An example of an alt-left site, in her research, would be, which argued on the site and elsewhere that Israeli “death squads” had been present at Sandy Hook in 2012. The true common denominator, she found, is anti-globalism — deep suspicion of free trade, multinational business and global institutions. “To be antiglobalist often included being anti-mainstream media, anti-immigration, anti-science, anti-US government, and anti-European Union,” Starbird says.

The flattening of mainstream media means that outlets like the Chicago Tribune are now competing with websites like Infowars (in fact, the two have had similar traffic numbers as recently as last year). Conspiracy theorist websites like Infowars and others have large platforms, including YouTube channels that put “false flag” conspiracy theories in search results for random topics. That puts more “false flags” and conspiracy theories into the web browsers — and thus, the minds — of everyday people just trying to find out what is going on in the world.

The Trump administration has accelerated these trends. Trump embraced conspiracy theories while on the campaign trail (like that Ted Cruz’s father helped kill John F. Kennedy), and was a leading proponent of birtherism. Not to mention he appeared on Infowars during the presidential campaign, telling Jones his “reputation was amazing” and “I will not let you down.”

In its near-constant combat with mainstream media outlets, the administration has regularly encouraged supporters of the president to look to “alternative facts,” as Kellyanne Conway put it in January 2017, that will be more supportive of his message.
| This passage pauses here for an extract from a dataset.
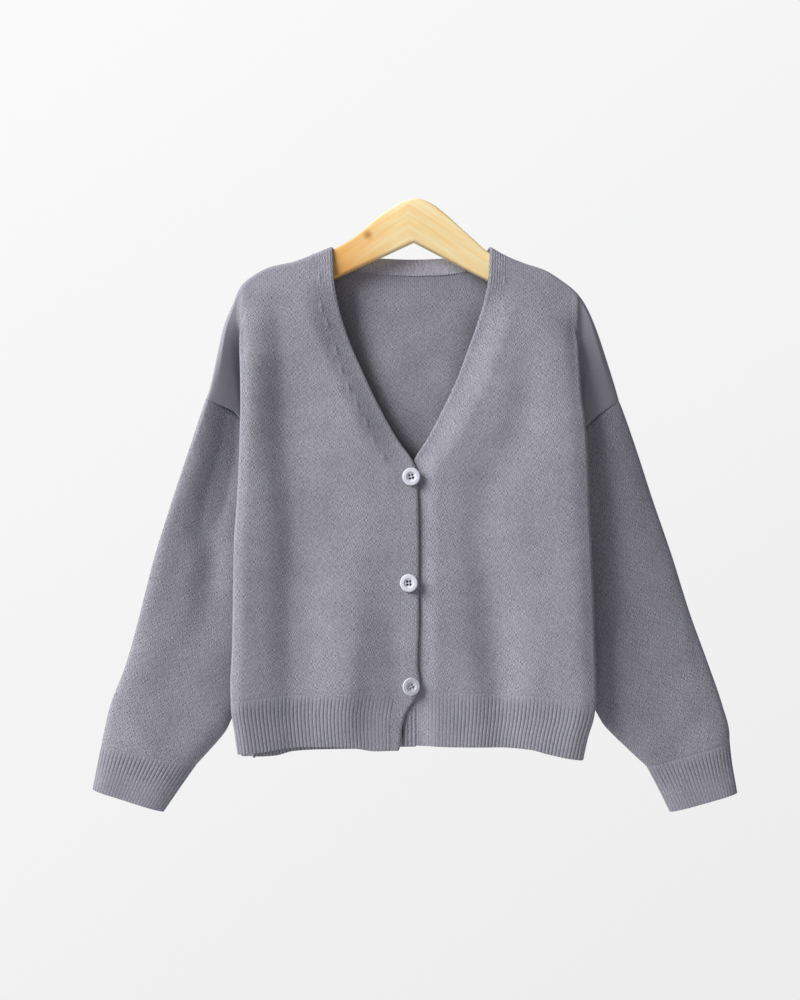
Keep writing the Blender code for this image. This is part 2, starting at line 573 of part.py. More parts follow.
def build_front(side, word):
    """Front panel, its band and its hem."""
    def point(a, b):
        return body_point(side, FRONT, a, b)

    def on_plane(a, b):
        return -SEAM_GAP / 2 if b == 0 or (a == 5 and b >= 1) else None

    def turned(a, b):
        return seam_outward(side, FRONT, b) if a == 5 and b <= 1 else None

    limits = (-1, 5, 0, 3)
    sign = side * FRONT
    columns = FRONT_COLUMNS + TUCK_COLUMNS
    rows = ROWS_TO_UNDERARM + ROWS_TO_HEM
    corner = underarm_nudge(side, -1)
    cloth_wall("front_" + word, *nets(point, columns, rows, limits, sign, "lrb", on_plane, turned, nudge=corner))
    band_rows = rows + HEM_ROWS[1:]
    cloth_wall("band_" + word, *nets(point, (-1, -0.5, 0), band_rows, limits, sign, "r", on_plane))
    hem_columns = rib_columns(point, 0, 5, 2.5, RIB_PITCH)
    outer = nets(point, hem_columns, HEM_ROWS, limits, sign, "lt", on_plane, ribs=RIB_RELIEF)[0]
    seam, inner = nets(point, columns, HEM_ROWS, limits, sign, "lt", on_plane)
    outer[0] = between(seam[0], columns, hem_columns)
    cloth_wall("hem_front_" + word, outer, inner, hem_columns, columns)


def build_back():
    """Back panel and its hem, in one piece from side to side."""
    def point(a, b):
        return body_point(RIGHT if a < 0 else LEFT, BACK, abs(a), b)

    def on_plane(a, b):
        side = RIGHT if a < 0 else LEFT
        on_shoulder = b == 0 and top_line(side, BACK, abs(a))[2] == 0
        return SEAM_GAP / 2 if on_shoulder or (abs(a) == 5 and b >= 1) else None

    def turned(a, b):
        side = RIGHT if a < 0 else LEFT
        if abs(a) == 5 and b <= 1:
            return seam_outward(side, BACK, b)
        if b == 0 and top_line(side, BACK, abs(a))[2] > 0:
            reach = along(SHOULDER[side], shoulder_length(side, 1))[0]
            return neck_outward(0.5 + 0.5 * a * reach / NECK_SEAM[side][-1][0])
        return None

    def nudge(a, b):
        return underarm_nudge(RIGHT if a < 0 else LEFT, -1)(a, b)

    limits = (-5, 5, 0, 3)
    halves = {side: neck_columns(side) + [0.78, 0.9, 1.0] + list(TUCK_COLUMNS) for side in (RIGHT, LEFT)}
    columns = [-a for a in reversed(halves[RIGHT])] + halves[LEFT][1:]
    rows = ROWS_TO_UNDERARM + ROWS_TO_HEM
    cloth_wall("back", *nets(point, columns, rows, limits, 1, "lrtb", on_plane, turned, nudge=nudge))
    hem_columns = rib_columns(point, -5, 5, 2.5, RIB_PITCH)
    outer = nets(point, hem_columns, HEM_ROWS, limits, 1, "t", on_plane, ribs=RIB_RELIEF)[0]
    seam, inner = nets(point, columns, HEM_ROWS, limits, 1, "t", on_plane)
    outer[0] = between(seam[0], columns, hem_columns)
    cloth_wall("hem_back", outer, inner, hem_columns, columns)


def neck_columns(side):
    """Columns of the back at the stations of the neckband's seam."""
    reach = along(SHOULDER[side], shoulder_length(side, 1))[0]
    return [row[0] / reach for row in NECK_SEAM[side]]


def build_neckband():
    shares = [0.5 - 0.5 * row[0] / NECK_SEAM[RIGHT][-1][0] for row in reversed(NECK_SEAM[RIGHT])]
    shares += [0.5 + 0.5 * row[0] / NECK_SEAM[LEFT][-1][0] for row in NECK_SEAM[LEFT][1:]]

    def on_plane(a, b):
        return SEAM_GAP / 2 if a in (0, 1) else None

    def turned(a, b):
        return neck_outward(a) if b == 1 and a not in (0, 1) else None

    cloth_wall("neckband_back", *nets(neckband_point, shares, (0, 0.5, 1), (0, 1, 0, 1), 1, "b", on_plane, turned))


def sleeve_nets(side, turns, shares, seams, ribs=0.0):
    """Outer and inner net of a sleeve or cuff, all round."""
    total_outer = [[] for _ in shares]
    total_inner = [[] for _ in shares]
    for face in (FRONT, BACK):
        def on_plane(a, b):
            return 0.0 if a in (0, 1) else None

        def turned(a, b):
            return seam_outward(side, face, a) if b == 0 else None

        def point(a, b):
            return sleeve_point(side, face, a, b)

        walk = turns if face == FRONT else list(reversed(turns))
        outer, inner = nets(point, walk, shares, (0, 1, 0, 1.5), -side * face, seams, on_plane, turned, ribs,
                            underarm_nudge(side, 1))
        for total, net in ((total_outer, outer), (total_inner, inner)):
            for whole, row in zip(total, net):
                whole += row[:-1]
    return total_outer, total_inner


def build_sleeve(side, word):
    cloth_wall("sleeve_" + word, *sleeve_nets(side, ROWS_TO_UNDERARM, SLEEVE_RINGS, "tb"), tube=True)
    turns = rib_columns(lambda a, b: sleeve_point(side, FRONT, a, b), 0, 1, 1.25, CUFF_PITCH)
    outer = sleeve_nets(side, turns, CUFF_RINGS, "t", RIB_RELIEF)[0]
    seam, inner = sleeve_nets(side, ROWS_TO_UNDERARM, CUFF_RINGS, "t")
    places, stops = all_round(turns), all_round(ROWS_TO_UNDERARM)
    outer[0] = between(seam[0] + seam[0][:1], stops, places[:-1])
    cloth_wall("cuff_" + word, outer, inner, places, stops, tube=True)


def all_round(turns):
    """Places round a tube, from the places on its front."""
    return list(turns) + [2 - turn for turn in reversed(turns[:-1])]


def build_buttons():
    for name, x, height, turn, tilt in BUTTONS:
        hem_top = HEM[RIGHT][1][1]
        seat = body_point(RIGHT, FRONT, -0.75, 2 - (height - hem_top) / (CHEST_ROW - hem_top))
        lift = BUTTON_TO_BAND + BUTTON_SECTION[-3][0] * math.sin(math.radians(abs(tilt)))
        mesh = bpy.data.meshes.new(name)
        points = [(radius * METRE, 0, rise * METRE) for radius, rise in BUTTON_SECTION]
        mesh.from_pydata(points, [(i, i + 1) for i in range(len(points) - 1)], [])
        button = add_object(name, mesh, BUTTON_PLASTIC, 0.35)
        button.matrix_world = (Matrix.Translation(Vector((x, seat.y - lift, height)) * METRE)
                               @ Matrix.Rotation(math.radians(tilt), 4, "Z") @ Matrix.Rotation(math.pi / 2, 4, "X"))
        spin = button.modifiers.new("turned", "SCREW")
        spin.steps = spin.render_steps = 20
        spin.use_merge_vertices = True
        spin.merge_threshold = 0.00001
        holes = bmesh.new()
        for corner in range(4):
            angle = math.radians(45 + 90 * corner + turn)
            shift = Matrix.Translation(Vector((math.cos(angle), math.sin(angle), 0)) * BUTTON_HOLE_OUT * METRE)
            bmesh.ops.create_cone(holes, cap_ends=True, segments=6, radius1=BUTTON_HOLE * METRE,
                                  radius2=BUTTON_HOLE * METRE, depth=12 * METRE, matrix=shift)
        cutter_mesh = bpy.data.meshes.new(name + "_holes")
        holes.to_mesh(cutter_mesh)
        holes.free()
        cut(button, name + "_holes", cutter_mesh, button.matrix_world.copy())


def build_hanger():
    left, right = BOARD_TOP[0][0], BOARD_TOP[-1][0]
    outline = [(x, along(BOARD_TOP, x)) for x in np.linspace(left, right, 27)] + list(BOARD_UNDER)
    board = bmesh.new()
    rim = [board.verts.new((x * METRE, -BOARD_THICK / 2 * METRE, z * METRE)) for x, z in outline]
    face = board.faces.new(rim)
    grown = bmesh.ops.extrude_face_region(board, geom=[face])["geom"]
    moved = [part for part in grown if isinstance(part, bmesh.types.BMVert)]
    bmesh.ops.translate(board, verts=moved, vec=(0, BOARD_THICK * METRE, 0))
    bmesh.ops.recalc_face_normals(board, faces=board.faces)
    mesh = bpy.data.meshes.new("hanger")
    board.to_mesh(mesh)
    board.free()
    hanger = add_object("hanger", mesh, WOOD, 0.45)
    edge = hanger.modifiers.new("rounded", "BEVEL")
    edge.width = BOARD_ROUND * METRE
    edge.segments = 2
    edge.limit_method = "ANGLE"
    edge.angle_limit = math.radians(60)
    drill = bmesh.new()
    bmesh.ops.create_cone(drill, cap_ends=True, segments=12, radius1=HOOK_HOLE / 2 * METRE,
                          radius2=HOOK_HOLE / 2 * METRE, depth=2 * HOOK_HOLE_DEPTH * METRE)
    drill_mesh = bpy.data.meshes.new("hook_hole")
    drill.to_mesh(drill_mesh)
    drill.free()
    cut(hanger, "hook_hole", drill_mesh, Matrix())


build_back()
for SIDE, WORD in ((RIGHT, "right"), (LEFT, "left")):
    build_front(SIDE, WORD)
    build_sleeve(SIDE, WORD)
build_neckband()
build_buttons()
build_hanger()
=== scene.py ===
"""Button cardigan in plain stocking stitch with ribbed hem and cuffs, on a wooden board hanger.

Lengths are in millimetres until a mesh is made. X runs to the wearer's left, the front faces -Y and +Z is up.
The origin is the top of the hanger, where its hook screws in. "Out" is the distance from the centre line
towards a sleeve, on either side.
"""

import functools
import math

import bmesh
import bpy
import mathutils
import numpy as np
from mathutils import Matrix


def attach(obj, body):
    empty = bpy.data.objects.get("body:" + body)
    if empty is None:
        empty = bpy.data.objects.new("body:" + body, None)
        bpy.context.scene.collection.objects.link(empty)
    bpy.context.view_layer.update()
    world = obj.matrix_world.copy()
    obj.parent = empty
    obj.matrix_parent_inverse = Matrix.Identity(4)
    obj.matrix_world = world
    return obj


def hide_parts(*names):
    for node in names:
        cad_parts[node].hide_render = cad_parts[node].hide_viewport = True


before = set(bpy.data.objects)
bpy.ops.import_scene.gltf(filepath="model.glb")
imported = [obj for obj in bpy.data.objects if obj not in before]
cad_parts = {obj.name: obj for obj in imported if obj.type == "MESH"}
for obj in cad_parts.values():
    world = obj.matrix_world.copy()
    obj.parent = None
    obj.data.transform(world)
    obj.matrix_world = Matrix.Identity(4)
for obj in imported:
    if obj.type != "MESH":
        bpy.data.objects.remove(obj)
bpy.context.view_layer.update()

# ---- hanger board ----------------------------------------------------------------------
# A flat board of two mitred beech halves, sawn to shape, its long edges rounded over, and finished with a clear
# satin varnish. A plain pilot hole in the top takes the thread of the wire hook.
MM = 0.001              # lengths are multiplied by this when a mesh is made
BOARD_THICK = 12.0
BOARD_ROUND = 2.5
HOOK_HOLE = 4.0
HOOK_HOLE_DEPTH = 14.0
# Outline. Columns: X, height.
BOARD_TOP = ((-168, -92), (-162, -83.5), (-146, -73.6), (-121.5, -67.4), (-103.5, -61.2), (-93, -56.8), (-84, -51.8),
             (-70, -43.9), (-55, -32.9), (-40, -20.2), (-25, -9.5), (-12, -2.6), (0, 0), (13.5, -4.4), (28.5, -15.2),
             (44, -29.2), (59, -42.6), (71, -53.4), (80, -58.4), (88.5, -62.8), (106.5, -69.6), (127.5, -77.4),
             (142, -87.4), (150.5, -97))
BOARD_UNDER = ((148, -104), (135, -103), (105, -94.6), (70, -81.4), (-2.6, -43.4), (-82, -80), (-116, -93),
               (-146, -100.6), (-164, -100.5))


def along(table, at):
    """Smooth curve through a table whose first column is the key: the other columns at each key in 'at'."""
    rows = np.array(sorted(table), float)
    keys, values = rows[:, 0], rows[:, 1:]
    at = np.clip(np.asarray(at, float), keys[0], keys[-1])
    i = np.clip(np.searchsorted(keys, at, side="right") - 1, 0, len(keys) - 2)
    span = np.diff(keys)
    rise = np.diff(values, axis=0) / span[:, None]
    before, after = rise[:-1], rise[1:]
    bend = np.where(before * after > 0, 2 * before * after / np.where(before + after == 0, 1, before + after), 0)
    slope = np.vstack((rise[:1], bend, rise[-1:]))
    t, reach = ((at - keys[i]) / span[i])[..., None], span[i][..., None]
    value = ((1 + 2 * t) * (1 - t) ** 2 * values[i] + t * (1 - t) ** 2 * reach * slope[i]
             + t * t * (3 - 2 * t) * values[i + 1] + t * t * (t - 1) * reach * slope[i + 1])
    return value[..., 0] if values.shape[1] == 1 else np.moveaxis(value, -1, 0)


def place_in_scene(name, shape, materials):
    """Object of a finished bmesh, shaded smooth, with its materials in order."""
    mesh = bpy.data.meshes.new(name)
    shape.to_mesh(mesh)
    shape.free()
    mesh.polygons.foreach_set("use_smooth", [True] * len(mesh.polygons))
    for material in materials:
        mesh.materials.append(material)
    piece = bpy.data.objects.new(name, mesh)
    bpy.context.scene.collection.objects.link(piece)
    return piece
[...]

So it might not be surprising that in the wake of bombs apparently sent to the president’s enemies, some of Trump’s biggest supporters are turning to one of the most durable “alternative facts” at all: the idea of a “false flag.”

The “false flag” conspiracy theories are an effort to make sense out of a world that often doesn’t make sense. Moreover, it’s about proving to yourself that no one who shares your views could possibly do something wrong. And with the help of big-time conspiracy theorists and the power of social media, the “false flag” concept isn’t going anywhere.